Se propuso crear una nueva institución: la Guardia Nacional. Esta criatura de la institucionalidad redentora suscitó un gran debate. Al final se afianzó su presencia y la de las Fuerzas Armadas (por un periodo de cinco años) en el ámbito de la seguridad pública, aunque éste es el espacio natural de la policía civil. La Guardia Nacional es un cuerpo de raíz y perfil militares, pese a las proclamas que lo niegan. En fin de cuentas, se militarizó la seguridad pública. He aquí un legado del 2019. ¿Llegó para quedarse?
2. En el mismo torrente fluyó una figura sombría que constaba en la Constitución desde 2008: la prisión preventiva “oficiosa”. En ese año aprobamos reformas constitucionales pobladas de claroscuros. Sobre ellas comenté: son un vaso de agua fresca para saciar la sed de justicia, al que se agregaron unas gotas de veneno. Entre éstas figuró la preventiva oficiosa.
En general, la prisión preventiva es una restricción de la libertad que se aplica a un imputado antes de que se dicte condena. Se justifica cuando hay riesgo de que se sustraiga a la justicia o altere la marcha del proceso. Por ello, debe atender a las circunstancias específicas de cada sujeto y de cada proceso. Esto no ocurre en la preventiva oficiosa, cuya aplicación se ha extremado en 2019. Constituye una espada de Damocles que pende sobre la cabeza de los “presuntos inocentes”, expresión que ya parece extravagante. Otro legado del año que concluye.

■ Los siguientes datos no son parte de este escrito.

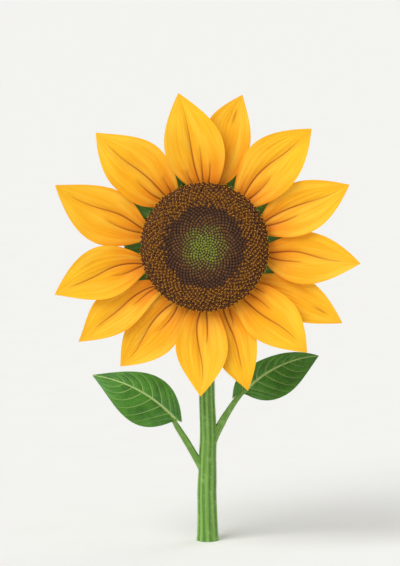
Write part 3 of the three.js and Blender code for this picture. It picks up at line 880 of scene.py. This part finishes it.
def make_florets(name, shape, chosen, material, seed):
    """The same small shape at each chosen floret, as one piece."""
    share, foot, grow, out = (rows[chosen] for rows in floret_places())
    points, faces = shape
    count = len(share)
    local = np.random.default_rng(seed)
    axis = grow + local.normal(0, FLORET_LEAN, (count, 3))
    axis /= np.linalg.norm(axis, axis=1, keepdims=True)
    side = np.cross(axis, out)
    side /= np.linalg.norm(side, axis=1, keepdims=True)
    turn = local.uniform(0, math.tau, count)[:, None]
    first = side * np.cos(turn) + np.cross(axis, side) * np.sin(turn)
    second = np.cross(axis, first)
    size = (FLORET_SIZE[0] + FLORET_SIZE[1] * share) * local.uniform(*FLORET_VARIETY, count)
    size = size * (1 - RIM_SHRINK * share**30)
    x, y, z = points.T[..., None]
    spread = x * first[:, None] + y * second[:, None] + z * axis[:, None]
    places = foot[:, None] + spread * size[:, None, None]
    start = np.arange(count)[:, None] * len(points)
    joined = [row for face in faces for row in (start + np.array(face)).tolist()]
    make_piece(name, facing(places.reshape(-1, 3)) + HEAD_CENTRE, joined, material, "seed_disc", sharp=40)


def make_disc(materials):
    """The core, and florets of each zone's kind, with anthers and a stigma in the open ones."""
    rim = walk(FLORET_FEET)[-1]
    sides, rings = GRIDS["core"]
    core = np.stack(core_place(np.linspace(rim, 1, rings), CORE_RISE)[:2], axis=-1)
    back = [(HUB_RADIUS - 1, DISC_BACK), (FLORET_FEET[-1][0], DISC_BACK)]
    turned_body("disc_core", np.concatenate([back, core]), sides, materials["core"], "seed_disc")
    share, foot = floret_places()[:2]
    wander = waves(foot[:, 0] / 6, foot[:, 1] / 6, 1.5, SEEDS["zone_edges"])
    scatter = np.random.default_rng(SEEDS["zone_scatter"]).normal(0, ZONE_BLUR[1], FLORETS)
    kind = np.digitize(share * rim + ZONE_BLUR[0] * wander + scatter, list(ZONES.values())[1:])
    young = spun(YOUNG_BUD, 10, 0.1, 0.2)
    closed = spun(CLOSED_BUD, 10, 0.05, 0.3)
    shapes = [young, young, closed, closed, merged([spun(FLORET_TUBE, 8), lobes()])]
    for k, (name, shape) in enumerate(zip(ZONES, shapes)):
        seed = SEEDS["florets"] + k
        make_florets(name, shape, kind == k, materials[name], seed)
    # With the seed of the open florets, the last ones, they lean and turn as those do
    make_florets("anther_columns", spun(ANTHER_COLUMN, 6), kind == k, materials["anthers"], seed)
    make_florets("stigmas", stigma(), kind == k, materials["pollen"], seed)


# Shader nodes

def linear(colour):
    """A colour written as six hex digits, as linear red, green, blue and alpha."""
    parts = [int(colour[k:k + 2], 16) / 255 for k in (0, 2, 4)]
    return [p / 12.92 if p <= 0.04045 else ((p + 0.055) / 1.055) ** 2.4 for p in parts] + [1]


def add(tree, kind, output, inputs, **settings):
    """One output of a new shader node. Its inputs are values, or the outputs of other nodes."""
    node = tree.nodes.new(kind)
    for key, value in settings.items():
        setattr(node, key, value)
    for key, value in inputs.items():
        if isinstance(value, bpy.types.NodeSocket):
            tree.links.new(value, node.inputs[key])
        else:
            node.inputs[key].default_value = value
    return node.outputs[output]


def point_value(tree, key):
    return add(tree, "ShaderNodeAttribute", "Fac", {}, attribute_name=key)


def arithmetic(tree, operation, a, b=0):
    return add(tree, "ShaderNodeMath", "Value", {0: a, 1: b}, operation=operation)


def mix(tree, factor, a, b):
    """The colour a, and b over it by the factor. A colour is six hex digits or a node's output."""
    a, b = [linear(colour) if isinstance(colour, str) else colour for colour in (a, b)]
    return add(tree, "ShaderNodeMix", 2, {0: factor, 6: a, 7: b}, data_type="RGBA")


def scaled(tree, value, low, high, start=0, end=1):
    """A value taken from the range start to end, to the range low to high, and no farther."""
    inputs = {"Value": value, "From Min": start, "From Max": end, "To Min": low, "To Max": high}
    return add(tree, "ShaderNodeMapRange", "Result", inputs, interpolation_type="SMOOTHSTEP")


def layered(tree, colour, *layers):
    """The colour with others over it. layers: (value or its key, colour, low, high), and the start and end
    of the value where they aren't 0 and 1."""
    for value, over, *ranges in layers:
        if isinstance(value, str):
            value = point_value(tree, value)
        colour = mix(tree, scaled(tree, value, *ranges), colour, over)
    return colour


def ramp(tree, value, stops):
    """A colour that changes with a value, from (value, colour) stops."""
    colour = add(tree, "ShaderNodeValToRGB", "Color", {"Fac": value})
    elements = colour.node.color_ramp.elements
    while len(elements) < len(stops):
        elements.new(0.5)
    for element, (position, tone) in zip(elements, stops):
        element.position = position
        element.color = linear(tone)
    return colour


def streaks(tree, across, along):
    """Noise drawn out along the grain."""
    grain = add(tree, "ShaderNodeAttribute", "Vector", {}, attribute_name="grain")
    drawn = add(tree, "ShaderNodeMapping", "Vector", {"Vector": grain, "Scale": (across, across, along)})
    return add(tree, "ShaderNodeTexNoise", "Fac", {"Vector": drawn, "Scale": 1, "Detail": 3})


def speckle(tree, size):
    """Even noise, with spots of about the given size."""
    place = add(tree, "ShaderNodeTexCoord", "Object", {})
    return add(tree, "ShaderNodeTexNoise", "Fac", {"Vector": place, "Scale": 1 / (size * MM), "Detail": 3})


def new_material(name):
    material = bpy.data.materials.new(name)
    material.use_nodes = True
    return material, material.node_tree


def finished(material, colour, roughness, bumps=None, specular=0.5):
    """The material with its colour. bumps: (their height as a node's output, strength, depth)."""
    tree = material.node_tree
    shader = tree.nodes["Principled BSDF"]
    shader.inputs["Roughness"].default_value = roughness
    shader.inputs["Specular IOR Level"].default_value = specular
    tree.links.new(colour, shader.inputs["Base Color"])
    if bumps:
        height, strength, depth = bumps
        inputs = {"Height": height, "Strength": strength, "Distance": depth * MM}
        tree.links.new(add(tree, "ShaderNodeBump", "Normal", inputs), shader.inputs["Normal"])
    return material


# Materials

def petal_material():
    """Yellow, deeper at the disc, fine streaks, painted shade in creases and on rear petals, paler back."""
    material, tree = new_material("ray_petal")
    stops = [(0, "d96a04"), (0.1, "ee8a06"), (0.32, "fbb00b"), (0.75, "ffc71c"), (1, "f9bb14")]
    fine = streaks(tree, 0.9, 0.03)
    colour = layered(
        tree, ramp(tree, point_value(tree, "along"), stops),
        # Painted shade, deeper orange on the rear tiers, with each petal's own tone
        ("rear_shade_and_tone", "f29605", 0, 0.35),
        (fine, "e88f06", 0, 0.5, 0.35, 0.75),
        (streaks(tree, 0.16, 0.02), "ffd443", 0, 0.4, 0.4, 0.7),
        # Painted shade: deeper orange in the hollows round the creases, and darker still in the creases.
        ("valley", "e07e04", 0, 0.4),
        ("groove", "8a4203", 0, 0.9),
        ("back", "f0c440", 0, 0.5),
    )
    return finished(material, colour, 0.6, (fine, 0.5, 0.25), specular=0.25)


def leaf_material():
    """Mottled green, with a fine net, pale side veins and midrib, and a paler underside."""
    material, tree = new_material("leaf_blade")
    inputs = {"Vector": add(tree, "ShaderNodeTexCoord", "Object", {}), "Scale": 420}
    net = add(tree, "ShaderNodeTexVoronoi", "Distance", inputs, feature="DISTANCE_TO_EDGE")
    place = arithmetic(tree, "ADD", point_value(tree, "place"), 0.5)
    gap = arithmetic(tree, "ABSOLUTE", arithmetic(tree, "SUBTRACT", arithmetic(tree, "FRACT", place), 0.5))
    side = arithmetic(tree, "MULTIPLY", scaled(tree, gap, 1, 0, 0.015, 0.075), point_value(tree, "fade"))
    colour = layered(
        tree, "2c661c",
        (speckle(tree, 14), "478727", 0, 1, 0.3, 0.7),
        ("margin", "5d9a35", 0, 0.25, 0.6, 1),
        (net, "6fa548", 0.35, 0, 0, 0.12),
        (side, "a3c56f", 0, 0.75),
        ("rib", "b4cf82", 0.9, 0, 0.5, 1.2),
        ("back", "8bab68", 0, 0.5),
    )
    return finished(material, colour, 0.45, (net, 0.4, 0.5))


def green_material(part):
    """Green, with streaks along the grain, and painted light and shade: paler ridges, darker furrows."""
    furrow, crest, spots = GREENS[part]
    material, tree = new_material(f"{part}_green")
    fine = streaks(tree, 0.6, 0.02)
    # The ridges are painted paler and the furrows darker, as light and shade, with the fine streaks mixed
    # in.
    tone = arithmetic(tree, "ADD", arithmetic(tree, "MULTIPLY", point_value(tree, "ridge"), 0.5), fine)
    colour = layered(
        tree, furrow,
        (tone, crest, 0, 1, 0.4, 1.1),
        (speckle(tree, 6), spots, 0, 0.5, 0.5, 0.75),
    )
    return finished(material, colour, 0.55, (fine, 0.5, 0.3))


def small_material(name, dark, light):
    """One colour with a fine mottle."""
    material, tree = new_material(name)
    colour = mix(tree, speckle(tree, 1.2), dark, light)
    return finished(material, colour, 0.7, (speckle(tree, 0.5), 0.4, 0.15))


def floor_material():
    material, tree = new_material("floor")
    return finished(material, mix(tree, speckle(tree, 60), "f5f5f3", "f8f8f6"), 0.95)


# Stage

def make_floor():
    bpy.ops.mesh.primitive_plane_add(size=FLOOR_SIZE)
    floor = bpy.context.object
    floor.name = "floor"
    floor.data.materials.append(floor_material())


def make_sun(name, toward, width, strength):
    data = bpy.data.lights.new(name, "SUN")
    data.angle = math.radians(width)
    data.energy = strength
    x, y, z = toward
    new_object(name, data).rotation_euler = (math.atan2(math.hypot(x, y), z), 0, math.atan2(x, -y))


def make_world():
    """A pale backdrop, dimmer overhead so that the light keeps a direction."""
    world = bpy.data.worlds.new("studio")
    world.use_nodes = True
    tree = world.node_tree
    background = tree.nodes["Background"]
    background.inputs["Color"].default_value = linear("fffefb")
    place = add(tree, "ShaderNodeTexCoord", "Generated", {})
    height = add(tree, "ShaderNodeSeparateXYZ", "Z", {"Vector": place})
    strength = scaled(tree, height, BACKDROP, OVERHEAD, *BACKDROP_FADE)
    tree.links.new(strength, background.inputs["Strength"])
    bpy.context.scene.world = world


def make_camera():
    data = bpy.data.cameras.new("camera")
    data.lens = LENS
    data.sensor_width = SENSOR
    data.clip_end = 100
    camera = new_object("camera", data)
    forward = facing((0, 0, 1))
    place = facing((CAMERA_ACROSS, CAMERA_UP, HEAD_CENTRE @ forward + CAMERA_DISTANCE))
    camera.location = place * MM
    camera.rotation_euler = (math.pi / 2 - LOOK_UP, 0, 0)
    bpy.context.scene.camera = camera


make_camera()
make_world()
make_floor()
for lamp, settings in SUNS.items():
    make_sun(lamp, *settings)
bpy.context.scene.view_settings.view_transform = "Standard"

stem_green = green_material("stem")
small = {part: small_material(*tones) for part, tones in SMALL_PARTS.items()}
bristles = [make_stem(stem_green), *make_leaves(leaf_material(), stem_green)]
make_petals(petal_material())
make_bracts(green_material("bract"))
make_receptacle(green_material("receptacle"))
make_disc(small)
make_bristles(np.concatenate(bristles), small["bristles"])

3. Siguió el torrente autoritario. Llegó la privación de dominio. Nació en la cuna de 2008 y creció con desmesura en el lecho de 2019. La Constitución se niega a reconocer que esa privación es una medida penal, consecuencia de la (supuesta) comisión de un delito. Erróneamente dice que se trata de una medida ajena al procedimiento penal. Y por ser ajena a éste, no debe plegarse a las garantías previstas para las causas penales. Basta un indicio para que el poder público prive a una persona de la propiedad o la posesión de un bien, que a partir de ese momento puede ser enajenado o adjudicado a discreción de la autoridad administrativa. Oscuro legado en el testamento de 2019.
4. La ley secundaria hizo sus propias aportaciones al torrente. En la crónica figuran la “ley garrote” de Tabasco, del 31 de julio de 2019, que atropella derechos fundamentales; las reformas al Código Penal de la Ciudad de México, del 1 de agosto del mismo año, que elevan radicalmente las sanciones de diversos delitos (aumentamos las penas de los delitos como alternativa de la ineficiencia para prevenirlos; pero la impunidad campea), y las reformas de la legislación fiscal y penal que convierten ciertas infracciones fiscales —inaceptables— en delincuencia organizada, lo que implica aplicación de la preventiva oficiosa. Todo esto consta en el testamento del 2019, cargado de sombras.
Hay mucho más qué decir, pero no espacio para decirlo. Ojalá que las vicisitudes que nos abruman no nos hagan olvidar esos legados. Ahí están. Actúan. Implican retrocesos notorios en el sistema penal y amenazas evidentes para el orden democrático y los derechos del ciudadano. Más que eso: revelan una oscura tendencia que camina hacia el abismo. Los caminantes somos nosotros.